Profesyonellik kişinin kişisel hırs, ego ve tutkularını bir kenara bırakıp, yalnızca işine odaklanması anlamına gelir değil mi?
Profesyonellik, kendini geliştirme yeteneğini sergileyebilmek, sadece işlerinin niteliğine değil, çevreyle olan ilişkilerin niteliğine de özen göstermeyi gerektirir. Bu anlamda profesyonellik hem bir yeterlilik, hem de bir kişisel gelişim potansiyeli demektir. Bu meziyetleri üzerinde barındıran kişilere profesyonel der ve kendisine saygı duyarız.
Bu yazımızın konusu, ‘profesyonel’ tanımlaması yaptığımız, ancak bazı davranışlarıyla da, bu kavramla hiç mi hiç örtüşmeyen birisi; Ergin Ataman…
Kendileri hepimizin de bildiği gibi, Türk basketbolunun önemli isimlerinden biri ve şu sıralarda, hem Milli Basketbol Takımımızın, hem de Yunan ekibi Panathinaikos’un koçu.
Mesleki kariyer anlamında tartışmasız çok başarılı bir isim…
Ancak zat-ı muhterem bu başarılı kariyer ve konumuna karşın tutku ve egolarını işine karıştırma anlamında da sınırları aşan davranışlarını sürdürüyor.
Galatasaraylılığı herkesçe bilinen Ataman’ın son bombası, insana, “Pes” dedirtecek cinsten gerçekten.
Geride bıraktığımız hafta Ataman koçluğunu yaptığı Panathinaikos’la, fanatik taraftarı olduğu Galatasaray’ın Sinan Erdem’de oynadığı özel maçta, Sarı Kırmızılı tribünlere yaptığı 3-1 işaretiyle, dört gün önceki Fenerbahçe derbisine gönderme yaptı ve gündeme tabiri caizse pimi çekilmiş bir el bombası bıraktı.
Tribünlerin mutluluktan dakikalarca alkış tuttuğu, ancak kamuoyundan ağır tepki alan bu ‘Şirinlik gösterisi’, yukarıda bahsettiğimiz profesyonellik kavramının hangi özelliğiyle örtüşüyor bana bunu açıklayacak birileri var mı?
Olaya verilen tepki son derece normal.

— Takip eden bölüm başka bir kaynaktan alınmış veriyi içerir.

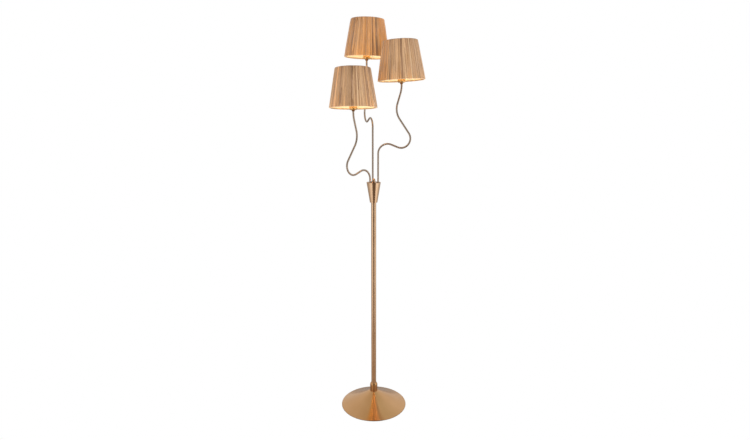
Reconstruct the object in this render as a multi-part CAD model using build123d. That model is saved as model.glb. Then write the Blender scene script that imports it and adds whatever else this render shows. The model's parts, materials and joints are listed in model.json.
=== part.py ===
# Tree floor lamp: a low conical base, a slim stem, an inverted cone cup with a finial, and three
# serpentine arms of one bend that each carry a lampholder, a bulb and a tapered raffia shade.
# Millimetres, +Z up. The origin is on the floor, on the stem's axis. The right arm points near +X
# and the rear arm near +Y.
import os
from math import atan, cos, degrees, radians, sin, tan

from build123d import *

# ---- Clearances ----
thread_gap = 0.05  # radial, between mating threads, which are plain cylinders here
slip_gap = 0.15  # radial, where one piece slides over another for assembly
seat_gap = 0.1  # between pieces that rest on each other and move apart
bond_gap = 0.05  # between pieces that are glued or welded together

# ---- Base ----
base_radius = 133.0
base_rise = 62.0  # floor to the seat of the collar
base_dip = 3.0  # how far the slope hangs below a straight cone
base_wall = 1.2
lip_radius = 2.2  # of the rolled lip's section
lip_lift = 1.0  # gap between the lip and the floor
seat_margin = 0.8  # flat of the base that shows round the collar
pad_thickness = 2.0
weight_thickness = 16.0
weight_gap = 0.3  # weight to the inside of the base
hub_radius = 26.0
hub_rise = 16.0  # above the weight's flat top
pocket_radius = 18.0  # room under the weight for the nut and the cable's bend
pocket_depth = 24.0
channel_width = 9.6
washer_radius = 13.0
washer_thickness = 1.5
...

Bir Milli takım hocasının Galatasaray, Fenerbahçe, Beşiktaş veya bir başka takımın fanatikliğini yapması toplum nazarında kabul görmez. Bence görmemeli de. Çünkü Milli takım çatısı altında toplanan sporcular da, kamuoyu da, herkese eşit mesafede duran lider ister.
Nitekim bu duruma Fenerbahçe kulübü üst perdeden bir tepki koydu ve Ergin Ataman’ın baş antrenör olduğu Milli takıma oyuncu göndermeyeceğini ilan etti.
Her ne kadar Ataman sosyal medya üzerinden özür dilese de, bu özrü herkes gibi Fenerbahçe Kulübü de kabul etmedi ve haklı olarak kararlarının arkasında duracaklarını ve dilenen özrün yok hükmünde olduğunu açıkladı.
Buradan Ergin Ataman’a iki çift sözüm var. Defalarca dile getirdiğiniz üzere, bir gün o çok sevdiğiniz Galatasaray’a başkan olmak en büyük hayaliniz olabilir Sayın Ataman. arzunuza saygı duyarım. Bu hayaliniz gerçek olur ya da olmaz bunu bilemeyiz. Ancak bildiğim tek bir şey var ki, o da Milli takım gibi, tüm renk ve kavramların üzerinde bir yapının başında olan bir teknik adam, bir önder olarak, bu tür davranışlarla, tüm oyuncu grubunun sevgi ve saygısını kazanamazsınız.
Bakalım, Federasyon Başkanı Hidayet Türkoğlu’nun, ilk günden beri çok da haz etmediği, ancak üst düzey ilişkiler nedeniyle adeta dayatılan bir isim olan Ergin Ataman’ın bu son bombasıyla tavrı ne olacak? Açıkçası bu durumu çok merak ediyorum.